Merger of Crown and Star would be subject to ACCC inquiry 

By Noah Taylor Updated
Merger of Crown and Star would be subject to ACCC inquiry 

Hot off the heels of The Star’s takeover bid for Crown Resorts, the Australian Competitive and Consumer Commission has announced it will hold an inquiry into any merger and its impacts on competition if gambling companies are allowed to merge.

The Guardian reports that ACCC chairman Rod Sims said he would conduct a public review of the merger proposal, which would result in a casino giant with operations in Sydney, Melbourne, Brisbane, Perth and the Gold Coast.

“We will do a detailed investigation. It will be a public review,” Sims said.

“It’s very early days. But we would look at the market for domestic table game customers,” he said.

“We would look at the competition between Barangaroo and Star in Sydney.

“We would also look at the extent to which there is intercity competition for customers.”

Sims said he had not yet had contact with Star, but that he thought it would expect the ACCC to take an interest.

The proposal by Star was announced to the ASX on Monday morning and involves a merger of the two groups to create a single casino operator, which would have operations in most capital cities.

Only the casinos in Adelaide and Tasmania are owned by other groups.

Star would also take control of Crown’s Barangaroo high-roller casino, which is completed but has been prevented from opening after the New South Wales regulator, the Independent Liquor and Gaming Authority, found Crown was no longer suitable to hold a casino licence.

Crown has been negotiating with the regulator over what steps it must take to become suitable.

The casino was potentially a serious threat to Star Sydney.

Star’s offer involves Crown investors being granted 2.68 Star shares.

This does not include any takeover premium and is based on the three-month average price of Crown shares, prior to March 19, when Crown received another takeover offer, from US private equity group Blackstone, causing its share price to jump.

But whether the offer is attractive to Crown’s largest shareholder, James Packer, who holds a controlling 37 per cent, remains to be seen.

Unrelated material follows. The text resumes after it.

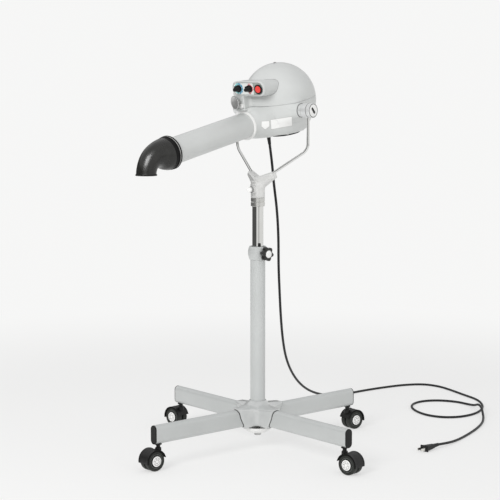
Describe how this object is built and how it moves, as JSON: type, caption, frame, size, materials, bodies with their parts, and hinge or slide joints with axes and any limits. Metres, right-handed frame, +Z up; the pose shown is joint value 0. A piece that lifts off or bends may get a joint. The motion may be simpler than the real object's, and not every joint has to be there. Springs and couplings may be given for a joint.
{
  "type": "pet dryer",
  "caption": "Floor-standing pet grooming dryer: domed blower head with a long air tube and turning elbow nozzle, held in a forked yoke on a telescopic pole with a castered star base.",
  "frame": {"origin": "on the floor under the pole's axis", "axes": "+Z up along the pole; -Y is the way the air tube points, seen from above; X runs along the head's tilt axis, the height knob on the +X side"},
  "size_m": [0.7278, 1.3242, 0.9886],
  "materials": {
    "silver_paint": "satin metallic silver-grey paint",
    "silver_casting": "satin cast",
    "chrome_tube": "polished",
    "steel": "plain",
    "black_plastic": "moulded",
    "black_gloss": "moulded, glossy",
    "grey_plastic": "moulded",
    "panel_silver": "pale silver, glossy",
    "red_plastic": "glossy",
    "white_plastic": "glossy",
    "wheel_rubber": "matt",
    "cord_rubber": "matt",
    "brass": "plated",
    "coil_wire": "resistance wire"
  },
  "bodies": {
    "base": {"base_hub": "silver_casting", "hub_cap": "silver_casting", "hub_bolt": "steel", "leg_front_left": "silver_paint", "leg_front_right": "silver_paint", "leg_back_left": "silver_paint", "leg_back_right": "silver_paint", "leg_end_caps": "black_plastic", "leg_screws": "steel", "stem_sockets": "black_plastic", "outer_pole": "silver_paint", "pole_collar": "silver_casting", "pole_bush": "black_plastic", "hanging_cord": "cord_rubber", "floor_cord": "cord_rubber", "plug": "black_plastic", "plug_pins": "brass"},
    "height_knob": {"height_knob": "black_plastic", "height_knob_cap": "white_plastic"},
    "mast": {"mast_tube": "chrome_tube", "mast_foot_plug": "black_plastic", "mast_collar": "chrome_tube"},
    "yoke": {"yoke_casting": "silver_casting", "yoke_rod_left": "chrome_tube", "yoke_rod_right": "chrome_tube", "rod_end_hubs": "silver_casting"},
    "swivel_screw": {"swivel_screw": "steel"},
    "tilt_screw_left": {"tilt_screw_left": "steel"},
    "tilt_knob_right": {"tilt_knob_right": "silver_casting"},
    "head": {"upper_housing": "silver_paint", "lower_housing": "silver_paint", "control_panel": "panel_silver", "switch_bezel": "black_plastic", "air_tube": "silver_paint", "tube_collar": "silver_paint", "intake_grille": "silver_paint", "motor_can": "steel", "motor_bracket": "steel", "heater_frame": "steel", "heater_coil": "coil_wire", "cord_gland": "black_plastic", "pivot_bosses": "silver_paint", "friction_washers": "silver_casting", "housing_screws": "steel"},
    "fan": {"impeller": "grey_plastic", "motor_shaft": "steel"},
    "nozzle": {"elbow_nozzle": "black_gloss", "nozzle_rim": "black_gloss"},
    "speed_knob": {"speed_knob": "black_plastic"},
    "heat_knob": {"heat_knob": "black_plastic"},
    "power_button": {"power_button": "red_plastic"},
    "tube_lock_knob": {"tube_lock_knob": "silver_casting"},
    "caster_front_left": {"caster_hood_front_left": "black_plastic"},
    "wheels_front_left": {"caster_wheels_front_left": "wheel_rubber"},
    "caster_front_right": {"caster_hood_front_right": "black_plastic"},
    "wheels_front_right": {"caster_wheels_front_right": "wheel_rubber"},
    "caster_back_right": {"caster_hood_back_right": "black_plastic"},
    "wheels_back_right": {"caster_wheels_back_right": "wheel_rubber"},
    "caster_back_left": {"caster_hood_back_left": "black_plastic"},
    "wheels_back_left": {"caster_wheels_back_left": "wheel_rubber"}
  },
  "joints": [
    {"name": "height_slide", "type": "slide", "parent": "base", "child": "mast", "axis": [0, 0, 1], "range_m": [-0.085, 0.24], "deforming": ["hanging_cord"]},
    {"name": "yoke_swivel", "type": "hinge", "parent": "mast", "child": "yoke", "pos_m": [0, 0, 0.67], "axis": [0, 0, 1], "range_deg": [-170, 170]},
    {"name": "head_tilt", "type": "hinge", "parent": "yoke", "child": "head", "pos_m": [0, 0.053, 0.868], "axis": [1, 0, 0], "range_deg": [-50, 35]},
    {"name": "nozzle_turn", "type": "hinge", "parent": "head", "child": "nozzle", "pos_m": [-0.036, -0.28635, 0.77106], "axis": [0, -0.9789, -0.2045], "continuous": true},
    {"name": "fan_spin", "type": "hinge", "parent": "head", "child": "fan", "pos_m": [0, 0.08922, 0.87557], "axis": [0, -0.2045, 0.9789], "continuous": true},
    {"name": "heat_knob_turn", "type": "hinge", "parent": "head", "child": "heat_knob", "pos_m": [0.008, -0.03905, 0.92232], "axis": [0, -0.9789, -0.2045], "range_deg": [0, 270]},
    {"name": "speed_knob_turn", "type": "hinge", "parent": "head", "child": "speed_knob", "pos_m": [-0.028, -0.03905, 0.92232], "axis": [0, -0.9789, -0.2045], "range_deg": [0, 270]},
    {"name": "power_button_press", "type": "slide", "parent": "head", "child": "power_button", "axis": [0, 0.9789, 0.2045], "range_m": [0, 0.0025], "stiffness_N_per_m": 400},
    {"name": "tube_lock_turn", "type": "hinge", "parent": "head", "child": "tube_lock_knob", "pos_m": [-0.036, -0.03204, 0.88875], "axis": [-0.2924, -0.9361, -0.1956], "range_deg": [0, 360]},
    {"name": "tilt_screw_left_turn", "type": "hinge", "parent": "head", "child": "tilt_screw_left", "pos_m": [-0.11, 0.053, 0.868], "axis": [-1, 0, 0], "range_deg": [0, 360]},
    {"name": "tilt_knob_right_turn", "type": "hinge", "parent": "head", "child": "tilt_knob_right", "pos_m": [0.11, 0.053, 0.868], "axis": [1, 0, 0], "range_deg": [0, 360]},
    {"name": "height_knob_turn", "type": "hinge", "parent": "base", "child": "height_knob", "pos_m": [0.02966, -0.00449, 0.507], "axis": [0.9888, -0.1495, 0], "range_deg": [0, 360]},
    {"name": "screw_turn", "type": "hinge", "parent": "yoke", "child": "swivel_screw", "pos_m": [0, -0.025, 0.6695], "axis": [0, -1, 0], "range_deg": [0, 360]},
    {"name": "swivel_front_left", "type": "hinge", "parent": "base", "child": "caster_front_left", "pos_m": [-0.048, -0.31739, 0.07], "axis": [0, 0, 1], "continuous": true},
    {"name": "wheel_front_left", "type": "hinge", "parent": "caster_front_left", "child": "wheels_front_left", "pos_m": [-0.05063, -0.3352, 0.025], "axis": [0.9893, -0.1461, 0], "continuous": true},
    {"name": "swivel_front_right", "type": "hinge", "parent": "base", "child": "caster_front_right", "pos_m": [0.31739, -0.048, 0.07], "axis": [0, 0, 1], "continuous": true},
    {"name": "wheel_front_right", "type": "hinge", "parent": "caster_front_right", "child": "wheels_front_right", "pos_m": [0.33539, -0.04784, 0.025], "axis": [-0.0087, 1, 0], "continuous": true},
    {"name": "swivel_back_right", "type": "hinge", "parent": "base", "child": "caster_back_right", "pos_m": [0.048, 0.31739, 0.07], "axis": [0, 0, 1], "continuous": true},
    {"name": "wheel_back_right", "type": "hinge", "parent": "caster_back_right", "child": "wheels_back_right", "pos_m": [0.05174, 0.335, 0.025], "axis": [-0.9781, 0.2079, 0], "continuous": true},
    {"name": "swivel_back_left", "type": "hinge", "parent": "base", "child": "caster_back_left", "pos_m": [-0.31739, 0.048, 0.07], "axis": [0, 0, 1], "continuous": true},
    {"name": "wheel_back_left", "type": "hinge", "parent": "caster_back_left", "child": "wheels_back_left", "pos_m": [-0.33537, 0.04894, 0.025], "axis": [-0.0523, -0.9986, 0], "continuous": true}
  ]
}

Star proposal unlikely to allow Packer to withdraw from casinos altogether

Packer revealed during probity hearings in Sydney that he was suffering from bipolar disorder and had been battling serious mental health issues.

After damning evidence about his role in Crown, Packer made it clear to the regulator that he would no longer seek to take an active management role in the casino empire he created.

He is believed to be wanting to exit Crown altogether.

But the Star offer will pose a dilemma for the billionaire, and it is not just about price.

The offer, which contemplates a cash alternative of $12.50 per Crown share, subject to a cap equal to 25 per cent of Crown’s total shares on issue, would not likely allow him to exit entirely.

It would also see him in business with his fierce rivals.

Star had sought to prevent Crown’s Barangaroo casino being built and at one stage Packer had taken a significant stake in Star, which was then called Echo Entertainment.

Crown, revealing the details to the ASX, said the board of the merged entity would initially comprise the current directors of each of Crown and Star.

Star has stated it estimates that a merger with Crown would result in indicative cost synergies of between $150-200 million per annum.

Star has also indicated there is the potential to unlock significant value from a sale and leaseback of the merged entity’s property portfolio.

Simultaneously, Crown announced it had received an enhanced offer from a company associated with Blackstone, which already holds 10 per cent of Crown.

It has increased its offer by 50 cents a share to an indicative price of $12.35.

The purchase would take place by way of a scheme of arrangement.

The indicative price will be reduced by the value of any dividends or distributions declared or paid by Crown.